Antwort: Für die Bestimmung des Streitwerts ist zunächst auf die folgenden gesetzlichen Regelungen hinzuweisen:
Nach § 52 Abs. 3 Satz 1 GKG ist in finanzgerichtlichen Verfahren für die Bestimmung der Höhe des Streitwerts regelmäßig die vom Kläger in seinem Antrag bezifferte Geldleistung oder ein hierauf bezogener Verwaltungsakt maßgebend. Hat der Antrag des Klägers offensichtlich absehbare Auswirkungen auf künftige Geldleistungen oder auf noch zu erlassende, auf derartige Geldleistungen bezogene Verwaltungsakte, ist die Höhe des sich aus § 52 Abs. 3 Satz 1 GKG ergebenden Streitwerts um den Betrag der "offensichtlich absehbaren zukünftigen Auswirkungen" für den Kläger anzuheben, wobei die Summe das 3-fache des Werts nach Satz 1 nicht übersteigen darf (§ 52 Abs. 3 Satz 2 GKG). Ziel dieser "Anhebungsregelung" ist, dem Aufwand besser Rechnung zu tragen, den ein finanzgerichtliches Verfahren mit sich bringt und einer systematischen Unterbewertung von Streitwerten entgegenzuwirken (vgl. hierzu im Einzelnen HHG 12/2017).
Mit der Frage, ob der Streitwert um eine gegenläufige steuerliche Folgewirkung zu mindern ist, hat sich Anfang des Jahres der BFH befasst. Dabei ging es um Folgendes: Der BFH hatte die Revision einer GmbH, die in Hamburg Spielhallen betreibt, wegen Spielvergnügungsteuern als unbegründet abgewiesen. Im Erinnerungsverfahren zur Gebührenstreitwertfestsetzung war streitig, ob der Streitwert in Höhe des unstreitigen Betrags der Spielvergnügungsteuern (939.773 EUR) festzusetzen oder um gegenläufige Auswirkungen bei der Körperschaft- und Gewerbesteuer (295.559 EUR) auf 644.214 EUR zu mindern sei.
Die GmbH vertrat die Auffassung, dass sie bei einem Obsiegen auf die zu erstattende Spielvergnügungsteuer Ertragsteuern hätte zahlen müssen, weshalb nur der Differenzbetrag als Streitwert anzusetzen sei.Der BFH (Beschluss v. 15.1.2019, II S 1/19, BStBl 2019 II S. 183) hat entschieden, dass § 52 Abs. 3 Satz 2 GKG nach seinem eindeutigen Wortlaut als Rechtsfolge nur zu einer Anhebung des Streitwerts, nicht aber zu einer Minderung führt.
Bereits vor Einfügung des § 52 Abs. 3 Satz 2 GKG durch das 2. KostRMoG habe es ständiger Rechtsprechung des BFH zu § 52 Abs. 3 Satz 1 GKG entsprochen, dass für die Bemessung des Streitwerts nicht das gesamte geldwerte Interesse maßgebend sei, das ein Steuerpflichtiger an der Durchführung des Verfahrens habe, sondern nur der Steuerbetrag, um den unmittelbar gestritten werde, und zwar zugunsten wie zu Lasten des jeweiligen Kostenschuldners.

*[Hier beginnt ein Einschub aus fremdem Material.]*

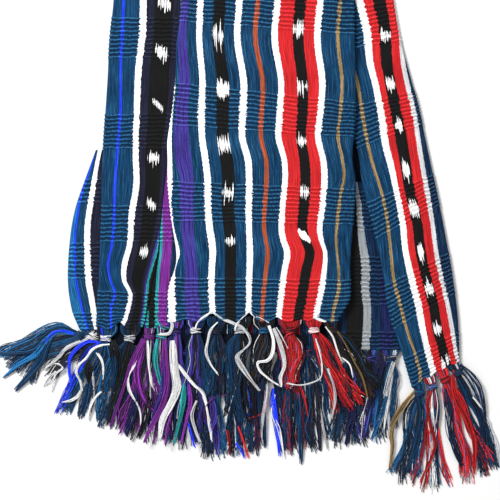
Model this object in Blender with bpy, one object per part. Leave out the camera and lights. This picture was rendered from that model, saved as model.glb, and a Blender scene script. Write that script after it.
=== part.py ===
"""A rebozo shawl, folded in half across its length, gathered in lengthwise pleats and laid flat on a table.

Both fringed ends lie together at -Y, the mid-length fold is at +Y, and the lie rests on Z = 0. The cloth that
shows is a thin wall for each stretch. The layers that are folded away between them share one rounded core.
"""

import math
from collections import namedtuple

import bmesh
import bpy

# Sizes are in millimetres. A place on the lie is given across it, from the left edge of the half-metre
# field that holds the fringed ends, and down it, from that field's top edge. The rest of the shawl runs on
# above that edge, at negative values.
MM = 0.001
FIELD = 500.0
MID_FOLD = -522.0

# Cloth
WALL = 1.6
SEAM = 0.3
TURN_RADIUS = 2.5
TUCK = 8.0
TURN_ANGLES = (270, 210, 150)
FOLD_ANGLES = (22.5, 45.0, 67.5, 90.0)
# Rows along the plain side of the long stretches, and along the short ones
FIELD_STEP = 25.0
FAR_STEP = 58.0
SHORT_STEP = 20.0

# Weft ribs: they come in zones, with smooth cloth between. Each rib is raised in the field, and each zone
# as a whole above it.
ZONE_START = -4.0
ZONE_PERIOD = 92.0
RIBS = 10
RIB_PITCH = 4.2
RIB_RISE = 0.7
SMOOTH_ROWS = 2

# Hems, and the ends of the stretches that slip under others
FRONT_HEM = 322.0
LEFT_HEM = 330.0
CHANNEL_HEM = 328.0
BACK_HEM = 345.0
GAP_HEM = 350.0
FLAP_HEM = 388.0
FLAP_SLANT = 26.0
SLANT_FROM = -40.0
SLANT_POWER = 1.6
BACK_LEFT_TOP = 150.0
CHANNEL_TOP = 152.0
GAP_TOP = 182.0

# The core's layered edges
LAYER = 1.3
LEFT_LAYER = 1.1
LEFT_LAYERS = 3
LAYER_NOTCH = 0.9
FOOT_INSET = 0.4
CORE_FIELD_STEP = 30.0
CORE_FAR_STEP = 65.0
# Places where the core's form changes: where the front end's hidden layers stop, and where the back end's
# left edge comes out
CORE_STEPS = (323.0, 332.0, 310.0, 150.0, 108.0)

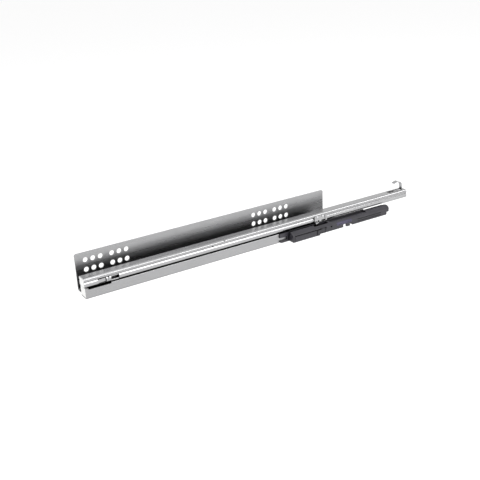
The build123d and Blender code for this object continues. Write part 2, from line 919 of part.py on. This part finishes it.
save(catch_carriage.part, "catch_carriage")

with BuildPart() as catch_pin:
    with BuildSketch(side(claw_pocket[0] - 3.0).offset(0)):
        with Locations((pivot_x, pivot_z)):
            Circle(pin_radius)
    extrude(amount=-(3.0 + 0.3 + claw_thickness + 0.2))
save(catch_pin.part, "catch_pin")

finger_top = tongue_bottom - 0.35
with BuildPart() as catch_claw:
    with BuildSketch(side(claw_near)):
        with BuildLine():
            Polyline(
                (268.8, finger_top),
                (271.3, finger_top),
                (271.5, -20.2),
                (275.5, -20.2),
                (275.7, finger_top),
                (278.2, finger_top),
                (279.4, -20.2),
                (pivot_x + 2.2, -20.2),
                (pivot_x + 2.2, -23.6),
                (pivot_x - 4.0, -23.6),
                (270.4, -22.2),
                (268.8, -21.4),
                close=True,
            )
        make_face()
        with Locations((pivot_x, pivot_z)):
            Circle(pin_radius + running, mode=Mode.SUBTRACT)
    extrude(amount=-claw_thickness)
save(catch_claw.part, "catch_claw")

with BuildPart() as piston_rod:
    with BuildSketch(section(rod_front)):
        with Locations((damper_y, damper_z)):
            Circle(rod_radius)
    extrude(amount=cylinder_rear - 4.5 - rod_front)
save(piston_rod.part, "piston_rod")

with BuildPart() as piston:
    with BuildSketch(section(cylinder_rear - 9.0)):
        with Locations((damper_y, damper_z)):
            Circle(bore_radius - running)
            Circle(rod_radius, mode=Mode.SUBTRACT)
    extrude(amount=4.5)
save(piston.part, "piston")
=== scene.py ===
import json
import math

import bpy
from mathutils import Matrix, Vector


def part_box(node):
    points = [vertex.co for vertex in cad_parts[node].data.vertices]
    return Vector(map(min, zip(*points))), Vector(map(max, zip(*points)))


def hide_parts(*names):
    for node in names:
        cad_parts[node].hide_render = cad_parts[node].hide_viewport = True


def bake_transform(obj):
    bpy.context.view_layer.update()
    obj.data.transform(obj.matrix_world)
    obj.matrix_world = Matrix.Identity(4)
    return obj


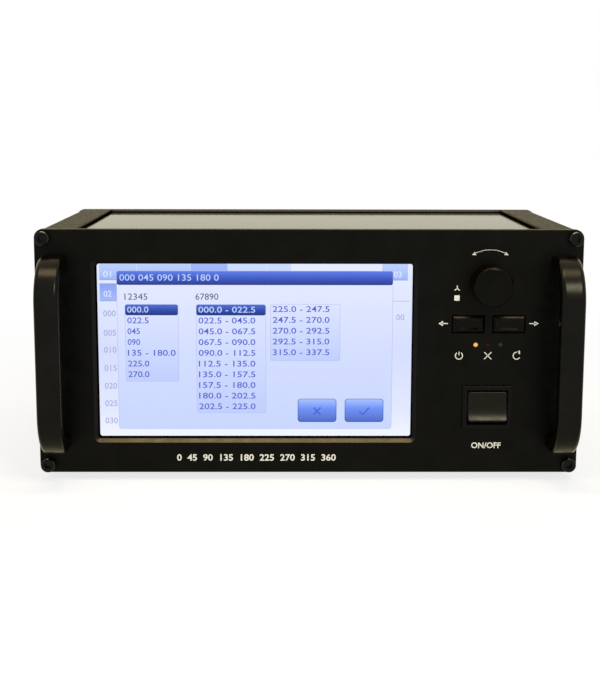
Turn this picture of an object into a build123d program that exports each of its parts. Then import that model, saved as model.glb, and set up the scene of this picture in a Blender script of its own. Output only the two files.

Vor diesem Hintergrund sei § 52 Abs. 3 Satz 2 GKG als Ausnahmevorschrift zu verstehen, die lediglich unter den dort bestimmten Voraussetzungen die Berücksichtigung weiterer wirtschaftlicher Folgen erlaube. Im Umkehrschluss verstieße eine Ausdehnung über die Regelungsvorschrift hinaus gegen das gesetzliche Konzept.
Keine durchgreifenden verfassungsrechtlichen Bedenken
Gegen den begrenzten Anwendungsbereich der Vorschrift und die dadurch mittelbar bewirkte Ausklammerung sonstiger wirtschaftlicher Interessen aus der Streitwertbestimmung bestehen keine durchgreifenden verfassungsrechtlichen Bedenken. Die Vorschrift führt dazu, dass Folgewirkungen eines Steuerbescheids den Streitwert erhöhen, aber nicht senken können. Da das Gebührenrecht in erheblichem Maße auf Typsierung aufbaut, ist diese Differenzierung zulässig, zumal auch der Mindeststreitwert nach § 52 Abs. 4 Nr. 1 GKG die Untergrenze kennt.